The Panel Orders That

  1. As soon as practicable after the date of this order, Pallinghurst Resources Australia Limited (Pallinghurst) withdraw from its off market takeover bid for Consolidated Minerals (Pallinghurst Offer) the alternative consideration of $4.50 cash and one Top-up note by issuing a supplementary bidder's statement.
  2. All Top-up notes issued by Pallinghurst pursuant to the Pallinghurst Offer be cancelled.
  3. Each Consolidated Minerals shareholder who did both of the following:
    1. accepted the Pallinghurst Offer after the dispatch of Pallinghurst's second supplementary bidder's statement; and
    2. accepted the consideration alternative of $4.50 and one Top-up note;
  4. (Affected Consolidated Minerals Shareholder)
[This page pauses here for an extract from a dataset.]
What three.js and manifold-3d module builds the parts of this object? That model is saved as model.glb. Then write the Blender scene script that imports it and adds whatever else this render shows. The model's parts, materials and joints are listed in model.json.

    has a right to withdraw their acceptance, which is equivalent to the right conferred by section 650E of the Corporations Act (except that the period of notice in paragraph 650E(2)(a) of the Corporations Act shall be 10 business days after Pallinghurst sends the letter referred to in paragraph 6).

  5. Pallinghurst as soon as practicable send:
    1. a letter (in a form acceptable to the Panel) to each Affected Consolidated Minerals Shareholder informing them of their withdrawal rights and clearly setting out what the shareholder must do to exercise those withdrawal rights; and
    2. a letter (in a form acceptable to the Panel) to each shareholder who accepted the Pallinghurst Offer before the dispatch of Pallinghurst's second supplementary bidder's statement and subsequently elected to receive the consideration alternative of $4.50 and one Top-up note informing them of the effect of these orders on the alternative.
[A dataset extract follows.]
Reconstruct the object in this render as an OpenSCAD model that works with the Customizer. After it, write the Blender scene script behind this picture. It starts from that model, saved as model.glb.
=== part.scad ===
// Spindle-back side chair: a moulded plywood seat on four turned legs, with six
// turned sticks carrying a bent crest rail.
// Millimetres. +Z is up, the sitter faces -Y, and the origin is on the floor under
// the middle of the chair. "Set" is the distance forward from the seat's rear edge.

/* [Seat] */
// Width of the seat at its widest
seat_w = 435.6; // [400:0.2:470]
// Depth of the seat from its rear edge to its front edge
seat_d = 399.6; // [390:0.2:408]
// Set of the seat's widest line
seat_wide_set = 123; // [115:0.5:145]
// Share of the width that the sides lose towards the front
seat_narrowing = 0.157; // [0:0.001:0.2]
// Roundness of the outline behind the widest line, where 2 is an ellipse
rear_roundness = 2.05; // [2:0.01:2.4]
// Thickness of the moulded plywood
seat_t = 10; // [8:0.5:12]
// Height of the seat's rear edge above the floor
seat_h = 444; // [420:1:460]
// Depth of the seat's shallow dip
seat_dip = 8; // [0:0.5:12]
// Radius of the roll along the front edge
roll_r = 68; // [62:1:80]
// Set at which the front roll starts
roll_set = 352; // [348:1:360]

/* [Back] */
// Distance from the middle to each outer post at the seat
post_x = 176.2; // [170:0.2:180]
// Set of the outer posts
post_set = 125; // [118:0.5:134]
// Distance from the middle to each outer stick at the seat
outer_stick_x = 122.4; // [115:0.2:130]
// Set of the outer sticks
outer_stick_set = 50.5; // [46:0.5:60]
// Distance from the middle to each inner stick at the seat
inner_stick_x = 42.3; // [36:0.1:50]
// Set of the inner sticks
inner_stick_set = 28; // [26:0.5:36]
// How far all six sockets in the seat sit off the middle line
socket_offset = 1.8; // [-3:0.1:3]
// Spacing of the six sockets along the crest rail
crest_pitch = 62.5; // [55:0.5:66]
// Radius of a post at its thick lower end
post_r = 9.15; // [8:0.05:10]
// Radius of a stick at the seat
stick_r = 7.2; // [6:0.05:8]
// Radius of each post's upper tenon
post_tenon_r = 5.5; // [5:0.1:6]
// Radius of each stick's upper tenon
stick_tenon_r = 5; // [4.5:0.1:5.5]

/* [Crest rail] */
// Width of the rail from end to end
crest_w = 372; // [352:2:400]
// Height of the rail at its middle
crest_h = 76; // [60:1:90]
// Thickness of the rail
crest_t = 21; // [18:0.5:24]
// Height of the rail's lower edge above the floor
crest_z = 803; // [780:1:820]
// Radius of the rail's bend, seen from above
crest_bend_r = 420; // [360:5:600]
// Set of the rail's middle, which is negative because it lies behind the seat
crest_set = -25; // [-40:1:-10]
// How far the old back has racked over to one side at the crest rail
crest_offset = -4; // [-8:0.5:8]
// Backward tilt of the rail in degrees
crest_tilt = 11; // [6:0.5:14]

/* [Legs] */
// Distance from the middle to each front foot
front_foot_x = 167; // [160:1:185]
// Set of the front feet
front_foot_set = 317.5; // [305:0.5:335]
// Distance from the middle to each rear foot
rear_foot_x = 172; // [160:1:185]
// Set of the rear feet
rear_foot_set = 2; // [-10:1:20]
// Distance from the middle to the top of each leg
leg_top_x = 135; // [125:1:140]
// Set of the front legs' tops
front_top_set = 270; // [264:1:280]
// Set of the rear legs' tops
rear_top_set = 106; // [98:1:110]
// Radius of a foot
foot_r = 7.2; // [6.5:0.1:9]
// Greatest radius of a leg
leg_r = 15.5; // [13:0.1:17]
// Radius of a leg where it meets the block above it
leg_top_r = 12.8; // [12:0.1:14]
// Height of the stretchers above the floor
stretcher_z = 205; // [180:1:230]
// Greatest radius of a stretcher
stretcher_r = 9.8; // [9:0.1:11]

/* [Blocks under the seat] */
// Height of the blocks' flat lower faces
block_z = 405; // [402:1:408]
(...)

  6. Pallinghurst may withdraw its statement of 12 October 2007 that it has declared the $4.50 cash component of the Pallinghurst Offer final in the absence of a competing higher offer. If Pallinghurst chooses to withdraw its statement, it must do so by issuing a supplementary bidder's statement no later than 4.00 pm (Melbourne time) on the day after the date of these orders.
  7. Pallinghurst may withdraw its statement of 12 October 2007 that there will be no further voluntary extension of the Pallinghurst Offer. If Pallinghurst chooses to withdraw its statement, it must do so by issuing a supplementary bidder's statement no later than 4.00 pm (Melbourne time) on the day after the date of these orders.
  8. If Pallinghurst is required to issue a supplementary bidder's statement by paragraph 7 or 8 above, Pallinghurst must further extend its offer until the date at least 7 days after the day that it issues the supplementary bidder's statement.